The first person to ask me was a friend… he simply inquired if I allowed myself to do that… to have days of indulgence.

The other person was an employee in the store I had chatted with briefly. She was telling me about an asparagus dish involving bacon and she laughed and said ” I know you look really disciplined, but I figure you’ve got to have some cheat days along the way too!”

Ok, I admit, I don’t really “see” myself like others do. Does anyone ?

I know I am a bit more muscular looking than a lot of people roaming around so perhaps there’s an idea I don’t ever touch anything that might be considered “off limits”.

That idea kinda makes me laugh….

So here’s the deal… I’ve never subscribed to the idea of having “cheat days” and I’ll tell you why.

First of all, why would I just want to bomb a whole day needlessly ? And what if I didn’t want anything “off limits” on cheat day ? What if I really need a piece or two of chocolate on a non-cheat day ? Or there’s a special celebration?

On another thought, it also begins to set you up for thinking of foods in “good” or “bad” terms. The idea being you eat bad foods on your cheat day… good foods the rest of the time…

On a personal opinion I’ve just never seen it as a productive idea.

What has helped me be successful and lose weight is balance and moderation of allowing myself things which has kept me from feeling deprived or the need to binge on something because I have withheld it. Somehow, this seems to have worked as I’ve lost weight these past few years and maintained my fitness goals.
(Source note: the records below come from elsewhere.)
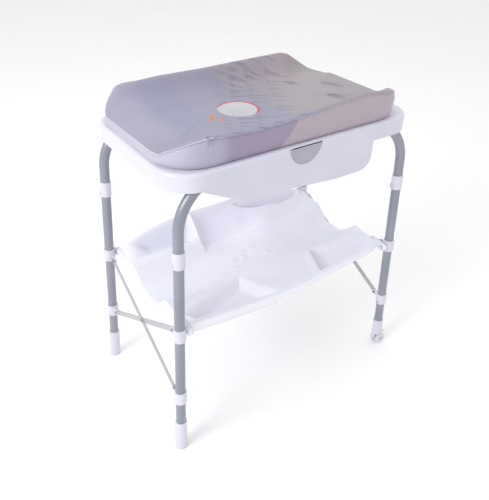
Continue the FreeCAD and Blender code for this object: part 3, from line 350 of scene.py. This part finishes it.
def wall_colours(paint, x, y, z, wash):
    """The mat's sides: pale at the left end, plum and then rose along the front."""
    left = paint.mix((x + wash * 0.03).step(-0.275, -0.225), linear(171, 169, 187), linear(153, 141, 163))
    past_panel = x - PANEL_FOOT_X - (z - PANEL_FOOT_Z) * PANEL_SLANT
    side = paint.mix(past_panel.step(-0.001, 0.001), left, linear(175, 163, 174))
    side = paint.mix(x.step(-0.30, -0.36), side, linear(180, 178, 194))
    return paint.mix(y.step(0.0, 0.15) * x.step(-0.2, 0.1), side, linear(157, 147, 156))


def mat_cover():
    """Printed coated cover: misty colour fields, rows of conifers, drifting leaves and a pale disc."""
    paint = Paint("mat_cover", Sheen_Weight=0.1, Sheen_Roughness=0.5)
    x, y, z = paint.split()
    wash = paint.noise(5.0, 3.0) - 0.5
    fine = paint.noise(60.0, 4.0) - 0.5
    top, torn = colour_fields(paint, x, y, wash, fine)
    top = forest(paint, top, x, y, fine, torn)
    top = disc_and_leaves(paint, top, x, y, wash, fine)
    side = wall_colours(paint, x, y, z, wash)
    cover = paint.mix(paint.attribute("wall").step(0.3, 0.7), top, side)
    # Painted highlight: the piping's bead is lightened towards pale lilac, mostly at the left end.
    paint.colour(paint.mix(paint.attribute("welt_highlight") * 0.7, cover, linear(206, 205, 220)))
    paint.bump(paint.noise(1300.0, 2.0), 0.00006, 0.5)
    paint.bump(paint.noise(14.0, 3.0), 0.0016, 0.25)
    paint.roughness(paint.noise(30.0, 4.0) * 0.16 + 0.38)
    return paint.material


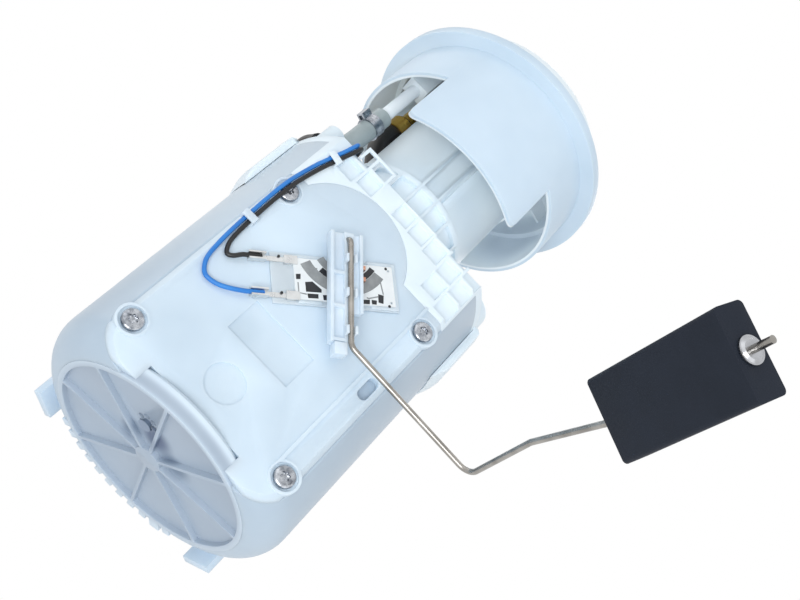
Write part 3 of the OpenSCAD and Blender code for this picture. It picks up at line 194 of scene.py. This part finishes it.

This is how I counsel people who are trying to find a balance of losing weight and living this thing called life.

That being said, even though I don’t like setting foods into “good” or “bad” groups, you need to have an awareness that there are definitely foods that support optimal health, keep you well and energetic, that contribute to weight loss and support your fitness goals.

These should make up the majority of your daily diet.

Then there are foods that are enjoyable and make life fun but should be consumed in careful moderation.

There are some “foods” I will never put in my mouth as I see them as wasted, useless, calories that do nothing for me.

When you begin to see foods in this light it also removes guilt that people tend to put on themselves for eating “bad” foods.

I can’t tell you the times I’ve heard people apologize because they had a treat at a party or a piece of birthday cake or something similar. Or worse, feel they have to punish themselves or “work it off”.

Seriously, lose the guilt, stop apologizing. When you make a decision to have something, own it and move on.

As you progress and eating healthy begins to feel what is more normal and natural to you, those other foods honestly, will have less attraction. You will feel better eating healthy foods and (personally) I don’t feel so great if I have a day eating foods my body isn’t used to anymore.

In brief:

Eat healthy, whole foods the majority of the time.

If you need or want something special, consider a small amount to meet that need. Take a moment to decide if it’s really what you want.

Is it something you really love or are you eating it because it’s there?

Don’t lock yourself into one day to go off the tracks. There’s no point in wasting a day or ruining your efforts for the week.

Think moderation and balance.

Guilt is not a part of success. Don’t entertain it.

If you really overdo, just refocus on your goals, pick up, and keep moving forward. Quitting isn’t an option!